Dietrich was a part of what she called her sewing circle, an underground society of closeted lesbian and bisexual film actresses of old Hollywood. Throughout her lifetime, Dietrich had lovers of multiple genders at various times and is today considered a bisexual icon.
Perhaps not the most well-known historical figure, at least in the West, Ashikaga Yoshimitsu (25 September, 1358 – 31 May, 1408) was the 4th shogun of the Ashikaga shogunate in the Japanese Muromachi period. Being a political and military leader, Yoshimitsu also maintained contact with the Japanese Zen community and was a great supporter of theater.
His adoration towards theater also fell upon the beautiful and young Noh actor, Zeami. Yoshimitsu made Zeami the favorite of his affection, which in shogun Japan quite often referred to a homosexual relationship, not uncommon at the time.
King James VI and I
King James VI and I (19 June, 1566 – 27 March, 1625) ruled multiple parts of what is now Great Britain. He is best known for commissioning the King James Bible, the first complete translation of the Bible from Greek to English, but was also known to give titles to his male lovers.

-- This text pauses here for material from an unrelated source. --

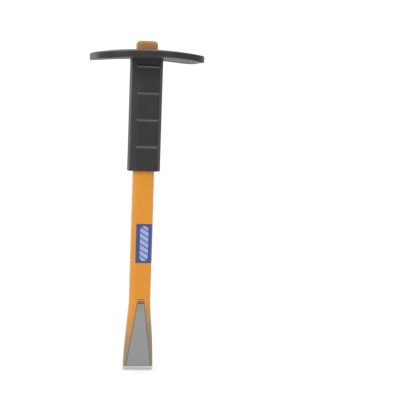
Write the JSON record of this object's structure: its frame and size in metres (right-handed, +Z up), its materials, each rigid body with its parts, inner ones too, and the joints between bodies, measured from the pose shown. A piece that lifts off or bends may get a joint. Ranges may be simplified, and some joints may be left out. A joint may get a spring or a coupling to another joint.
{
  "type": "cold chisel",
  "caption": "Flat cold chisel: octagonal lacquered steel bar with a flared ground blade, and a black rubber hand guard with a rounded oblong shield on a ribbed grip sleeve.",
  "frame": {"origin": "centre of the cutting edge, at the bottom of the tool standing upright", "axes": "+Z up the tool's axis towards the struck head, X along the cutting edge and the long way of the shield, -Y the front face with the label"},
  "size_m": [0.1006, 0.07, 0.3],
  "materials": {
    "lacquered_steel": "orange gloss lacquer on forged steel, bare ground steel on the blade faces",
    "guard_rubber": "matt moulded black rubber",
    "label_film": "blue printed sticker film with a plain white pattern"
  },
  "bodies": {
    "bar": {"chisel_bar": "lacquered_steel", "label": "label_film"},
    "guard": {"hand_guard": "guard_rubber"}
  },
  "joints": [
    {"name": "guard_slide", "type": "slide", "parent": "bar", "child": "guard", "axis": [0, 0, 1], "range_m": [-0.118, 0.118]}
  ]
}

Amongst these are George Villiers. King James VI and I not only knighted Villiers, but made him an earl and later Duke of Buckingham. Villiers wrote to the king: “I naturally so love your person, and adore all your other parts, which are more than ever one man had.”
Being the first female writer to ever receive the Nobel Prize in Literature is impressive in and of itself, but it being in 1909 makes Swedish Selma Lagerlöf (20 November, 1858 – 16 March, 1940) that much more impressive.
Lagerlöf met her lover, the Jewish writer Sophie Elkan, in 1894. The two of them were together until Elkan’s passing in 1921. Lagerlöf’s letters to Elkan were published in the 1992 book Du lär mig att bli fri (translation: “You teach me to be free.”).
Lagerlöf’s image featured the 1991 Swedish 20 kronor as the first-ever woman.